**Stated problem**
Reply with only the number of lines that contain the string "materials".

**Recorded data**
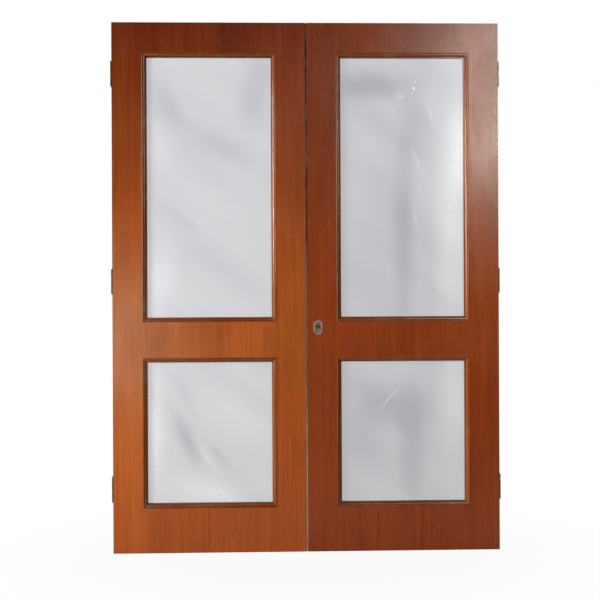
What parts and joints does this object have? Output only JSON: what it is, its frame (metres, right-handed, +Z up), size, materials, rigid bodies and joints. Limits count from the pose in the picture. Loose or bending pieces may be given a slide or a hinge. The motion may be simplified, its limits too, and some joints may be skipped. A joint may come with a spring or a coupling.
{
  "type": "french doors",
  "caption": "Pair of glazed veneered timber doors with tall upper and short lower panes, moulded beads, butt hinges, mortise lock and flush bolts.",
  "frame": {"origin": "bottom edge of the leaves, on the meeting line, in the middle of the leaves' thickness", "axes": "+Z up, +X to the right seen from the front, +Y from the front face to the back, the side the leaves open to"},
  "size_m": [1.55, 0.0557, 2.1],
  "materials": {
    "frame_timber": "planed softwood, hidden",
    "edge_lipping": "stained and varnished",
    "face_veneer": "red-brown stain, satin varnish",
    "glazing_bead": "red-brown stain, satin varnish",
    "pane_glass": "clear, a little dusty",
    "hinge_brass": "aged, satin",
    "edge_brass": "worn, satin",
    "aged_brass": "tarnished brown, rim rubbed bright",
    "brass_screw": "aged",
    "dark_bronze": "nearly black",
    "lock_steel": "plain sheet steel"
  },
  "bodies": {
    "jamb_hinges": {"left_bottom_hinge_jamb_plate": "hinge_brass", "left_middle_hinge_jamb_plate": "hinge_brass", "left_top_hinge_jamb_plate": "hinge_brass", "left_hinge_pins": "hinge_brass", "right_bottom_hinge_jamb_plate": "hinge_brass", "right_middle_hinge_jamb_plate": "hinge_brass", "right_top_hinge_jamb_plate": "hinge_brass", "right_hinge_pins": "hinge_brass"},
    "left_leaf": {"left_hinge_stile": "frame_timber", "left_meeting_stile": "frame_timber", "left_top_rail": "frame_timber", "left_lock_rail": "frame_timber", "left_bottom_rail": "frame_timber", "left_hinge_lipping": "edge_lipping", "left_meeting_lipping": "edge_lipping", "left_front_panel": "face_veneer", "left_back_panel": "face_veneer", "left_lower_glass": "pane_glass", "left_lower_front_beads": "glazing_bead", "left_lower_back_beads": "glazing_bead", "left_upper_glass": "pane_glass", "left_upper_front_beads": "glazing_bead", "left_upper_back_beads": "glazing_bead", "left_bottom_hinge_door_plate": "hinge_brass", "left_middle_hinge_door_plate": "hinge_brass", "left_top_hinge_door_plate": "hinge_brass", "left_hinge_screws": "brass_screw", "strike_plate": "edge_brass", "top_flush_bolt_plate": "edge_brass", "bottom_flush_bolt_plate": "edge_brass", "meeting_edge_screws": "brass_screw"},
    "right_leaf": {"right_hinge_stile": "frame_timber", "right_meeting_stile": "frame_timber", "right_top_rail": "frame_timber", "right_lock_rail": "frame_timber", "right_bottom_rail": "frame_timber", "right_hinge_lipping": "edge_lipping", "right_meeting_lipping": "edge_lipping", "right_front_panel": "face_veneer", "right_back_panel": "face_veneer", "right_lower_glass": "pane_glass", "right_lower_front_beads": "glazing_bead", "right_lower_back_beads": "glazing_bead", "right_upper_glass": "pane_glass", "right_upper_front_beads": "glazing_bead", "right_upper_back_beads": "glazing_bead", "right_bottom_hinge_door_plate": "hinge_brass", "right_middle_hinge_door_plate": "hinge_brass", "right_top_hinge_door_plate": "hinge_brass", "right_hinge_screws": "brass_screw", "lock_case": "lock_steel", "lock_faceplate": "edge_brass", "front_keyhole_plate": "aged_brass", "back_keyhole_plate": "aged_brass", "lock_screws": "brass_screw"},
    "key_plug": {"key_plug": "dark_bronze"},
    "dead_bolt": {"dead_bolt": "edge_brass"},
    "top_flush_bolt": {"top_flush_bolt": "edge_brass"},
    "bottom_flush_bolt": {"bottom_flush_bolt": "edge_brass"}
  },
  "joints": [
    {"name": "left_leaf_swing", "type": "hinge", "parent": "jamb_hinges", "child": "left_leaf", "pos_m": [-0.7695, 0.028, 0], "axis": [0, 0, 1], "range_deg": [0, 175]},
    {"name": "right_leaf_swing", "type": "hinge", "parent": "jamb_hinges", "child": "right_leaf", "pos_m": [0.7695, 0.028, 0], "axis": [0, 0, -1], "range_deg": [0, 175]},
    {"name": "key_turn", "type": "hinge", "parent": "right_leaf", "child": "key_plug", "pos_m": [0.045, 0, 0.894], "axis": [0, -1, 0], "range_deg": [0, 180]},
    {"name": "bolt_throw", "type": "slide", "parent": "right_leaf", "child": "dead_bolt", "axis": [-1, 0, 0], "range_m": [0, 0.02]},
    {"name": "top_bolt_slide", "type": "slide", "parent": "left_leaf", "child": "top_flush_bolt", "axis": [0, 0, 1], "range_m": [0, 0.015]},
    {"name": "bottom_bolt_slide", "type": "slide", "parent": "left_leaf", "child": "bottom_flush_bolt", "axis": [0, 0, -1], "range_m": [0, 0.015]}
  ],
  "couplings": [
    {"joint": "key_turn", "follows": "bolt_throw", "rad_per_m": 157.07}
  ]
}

**Finished task**
2